I’d like to do the same in the spiritual sense. It’s time to clear my mind, heart, and soul of last year’s growth, not because it wasn’t fruitful but to make room for what’s emerging. It’ll take some work, some time, and trust in God – that’s true of almost everything.

I can’t wait to see what new life will grow this year.

What Will We Do With It?

A few years back, someone I know downed several drinks at a local bar, got into the driver’s seat, and plowed her car into a very large tree. She would have died due to blood loss, but the steering wheel pinned her against the seat so tightly that it acted like a tourniquet. She didn’t walk away from it, but she survived. Against all odds, life had given her a second chance and left her with one simple question: what will you do with it?

Most second chances aren’t that dramatic. They are more in the another chance at work after irresponsible behavior, the opportunity to turn a failing grade into a passing one, forgiveness that keeps alive a relationship category. Dramatic or garden variety, second chances all lead to the same question: what will you do with it?

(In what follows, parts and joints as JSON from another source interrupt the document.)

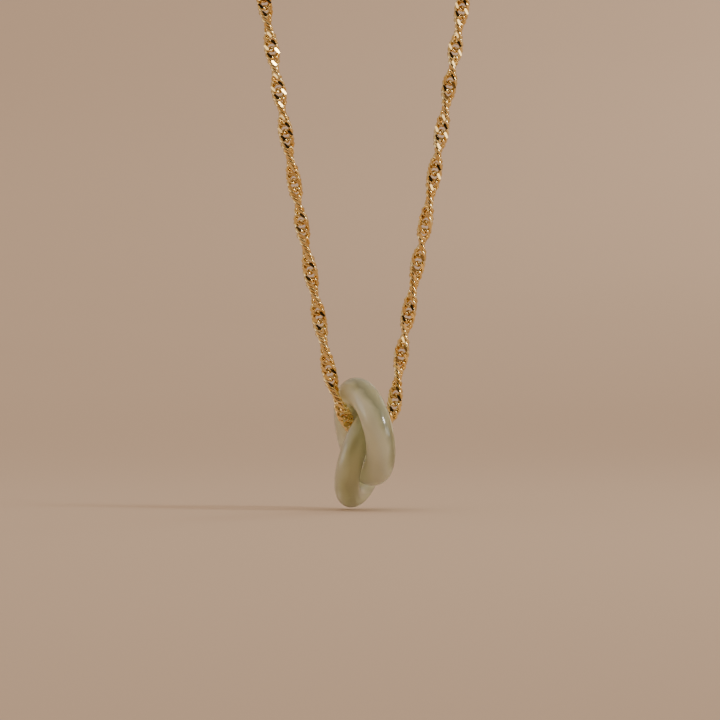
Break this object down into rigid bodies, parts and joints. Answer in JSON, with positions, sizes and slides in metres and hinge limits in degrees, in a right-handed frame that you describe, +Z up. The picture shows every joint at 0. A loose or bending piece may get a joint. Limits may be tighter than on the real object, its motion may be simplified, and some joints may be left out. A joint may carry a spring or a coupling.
{
  "type": "chain necklace with a pendant of linked stone rings",
  "caption": "Fine gold twisted-curb chain necklace, closed by a plain ring clasp, carrying a pendant of linked plain rings in pale green stone, hanging as worn.",
  "frame": {"origin": "underside of the clasp at the top of the loop, where the necklace hangs", "axes": "+X to the viewer's right across the loop, +Y away from the viewer through the loop, +Z up"},
  "size_m": [0.0582, 0.0159, 0.2141],
  "materials": {
    "gold": "polished, diamond cut",
    "pale_stone": "polished, cloudy translucent",
    "olive_stone": "polished, cloudy translucent"
  },
  "bodies": {
    "necklace": {"chain": "gold", "clasp": "gold"},
    "lower_stone": {"lower_ring": "olive_stone"},
    "upper_stone": {"upper_ring": "pale_stone"}
  },
  "joints": [
    {"name": "pendant_swing", "type": "hinge", "parent": "necklace", "child": "lower_stone", "pos_m": [0, 0.0004, -0.20405], "axis": [1, 0, 0], "range_deg": [-20, 0]},
    {"name": "upper_ring_turn", "type": "hinge", "parent": "lower_stone", "child": "upper_stone", "pos_m": [0.0001, -0.0011, -0.203], "axis": [0.9156, 0.342, 0.2114], "continuous": true}
  ]
}
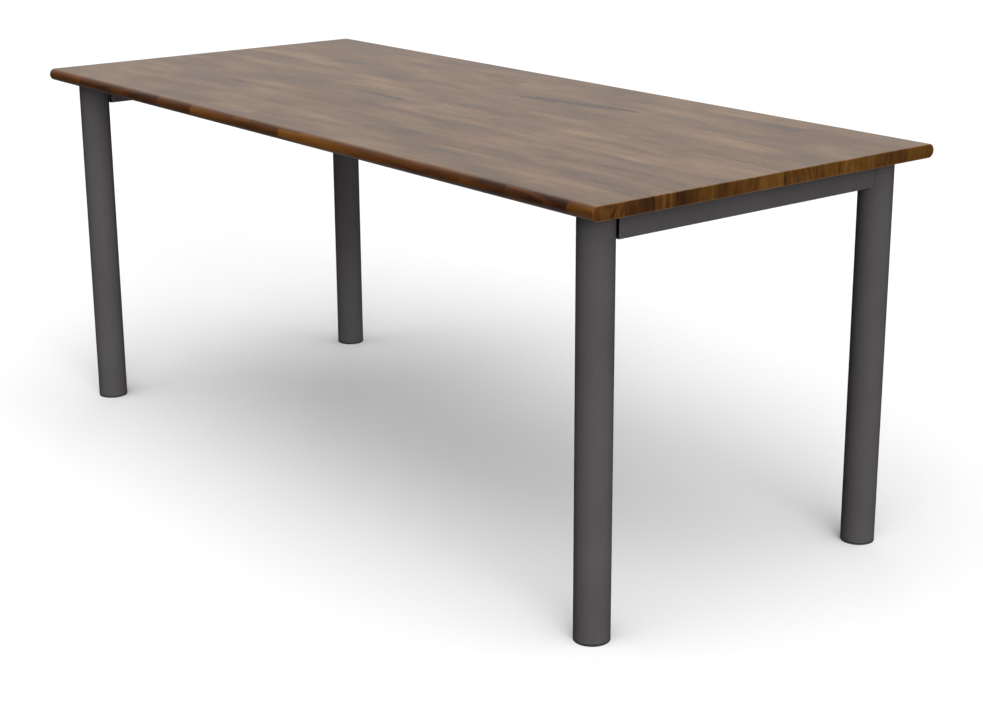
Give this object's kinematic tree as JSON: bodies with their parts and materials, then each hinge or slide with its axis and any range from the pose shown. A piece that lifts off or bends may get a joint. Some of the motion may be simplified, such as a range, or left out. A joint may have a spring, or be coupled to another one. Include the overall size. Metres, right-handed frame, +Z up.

Easter has come again, our second chance to love God, love neighbor, and love ourselves. With it comes the question: what will we do with it?

We will answer it with how we live the rest of our lives.

Accomplished

So is my word that goes forth from my mouth;* it will not return to me empty;

But it will accomplish that which I have purposed,* and prosper in that for which I sent it.

[The Second Song of Isaiah, BCP pp. 86-87 (Is. 55: 6-11)]

It is Good Friday today, called “good” in the tradition of describing all things powerful and potentially deadly as positive. The act of crucifixion, the death of God on a cross, was not required by God; the idea that God’s anger or holiness required the blood of an innocent man to pay the price for the evil of others feels more like a way of avoiding the truth: humanity put Jesus on the cross.

From God’s side, crucifixion wasn’t a requirement. But God works with this broken world and its fearful people, bringing holiness and forgiveness out of even the worst acts. Since humans chose the cross as a response to God With Us, God hallowed even that.

Good Friday is good because God accomplished what was intended in incarnation. As it was, so it is, and always shall be. Even when the means could have been other that what humanity chose.